Biki's residences on the farm on the outskirts of Delhi and at the Naila fort near Jaipur (where President Bill Clinton danced with the locals in 2000) easily outdid his hotels in terms of the comfort they offered.
Jimmy Santosa, the head of the Japfa Group, was invited to stay at the Naila fort. Santosa was a veteran globetrotter and no stranger to luxury hostelries. He awarded Naila 11 stars!
When he sent me to meet executives of the French hotel chain Accor, my brief was that any tie-up involving the Accor economy Ibis brand was simply out of the question.
We once travelled to a small Swedish town two hours away from Malmo to meet the board of the leading Swedish fat processor.

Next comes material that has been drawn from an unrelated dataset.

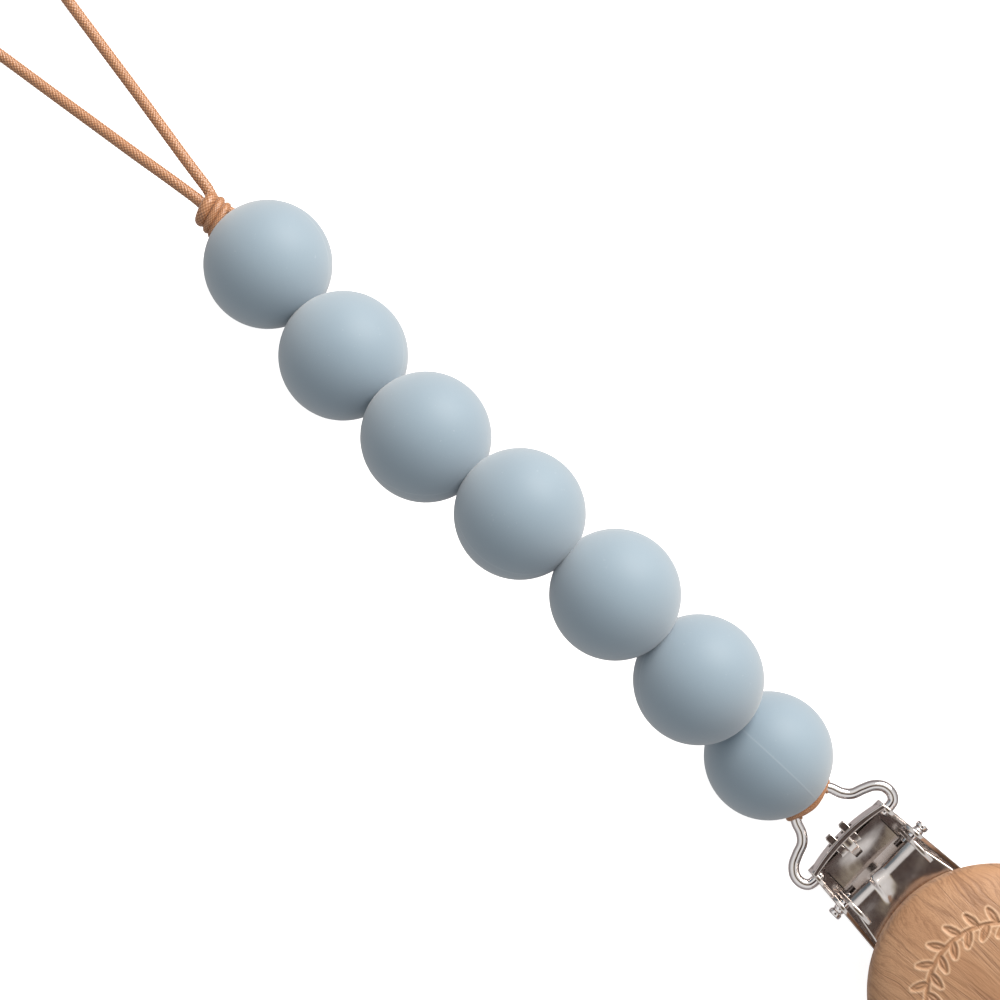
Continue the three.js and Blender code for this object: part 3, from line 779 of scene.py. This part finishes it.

There was only one ultra-modern self-service hotel in town. We arrived late on a Sunday evening.
Biki asked the young receptionist if he could get his suit ironed urgently. She smiled and said that was not possible, because the only local laundry would open on Monday at 10 in the morning.
Biki, for whom the hotelier catering immediately to every desire of the guest as his bounden duty was as an article of faith, was stunned into silence.
Finally, the lady found an ironing board and she and I did the pressing. But Biki was not pleased at all!
He was as fastidious about his personal appearance as he was about his hotels. Always impeccably dressed, mostly in bespoke double-breasted suits, he managed to appear far taller than his rather small physical frame.
A strapping 2-metre-tall former member of the President's Guard, the head of security at the Naila fort, described himself as being in the service of HRH Prithvi Raj Singh.
That is perhaps the most fitting appellation for this giant of an entrepreneur.